Warum? „Wir konstatieren, dass Werkstätten per se nicht inklusiv sind, weil sie nicht den ersten Arbeitsmarkt darstellen und weil in ihnen fast ausschließlich Menschen mit Behinderungen beschäftigt sind. Wir teilen die Einschätzung der internationalen Expertenkommission, dass Werkstätten für behinderte Menschen eine Sonderwelt darstellen, für die mit der Ratifizierung der UN-BRK in Deutschland Maßnahmen zum „Einstieg in den Ausstieg" einzuleiten sind. Ein aussondernder Arbeitsmarkt wird nicht dadurch inklusiv, dass man parallel dazu einen zweiten für die Ausgesonderten betreibt.“ Ausführlich nachzulesen im Offenen Brief der Initiative Inklusion an die Bundesarbeitsgemeinschaft der Werkstätten für behinderte Menschen.

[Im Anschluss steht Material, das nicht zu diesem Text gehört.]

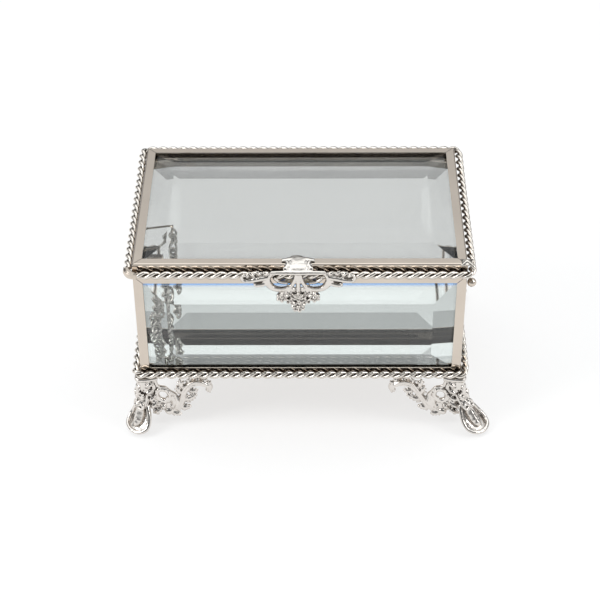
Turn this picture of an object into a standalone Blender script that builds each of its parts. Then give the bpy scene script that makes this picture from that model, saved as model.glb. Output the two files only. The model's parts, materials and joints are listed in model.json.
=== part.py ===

Ich würde mich freuen, wenn Sie in Zukunft diese Zusammenarbeit überdenken und sich auch im Sinne moderner Medienkompetenz für eine Zusammenarbeit mit moderneren Unterstützungsangeboten entscheiden würden, z. B. mit der Bundesarbeitsgemeinschaft Unterstützte Beschäftigung oder der Bundesarbeitsgemeinschaft der Inklusionsfirmen.


Freundliche Grüße

Ulrike Pohl"

Mir ist klar, dass ich allein mit zwei solcher Rückmeldungen nicht die Welt verändern werde, aber wenn viele Menschen diese Fragen stellen, dann ändert sich etwas.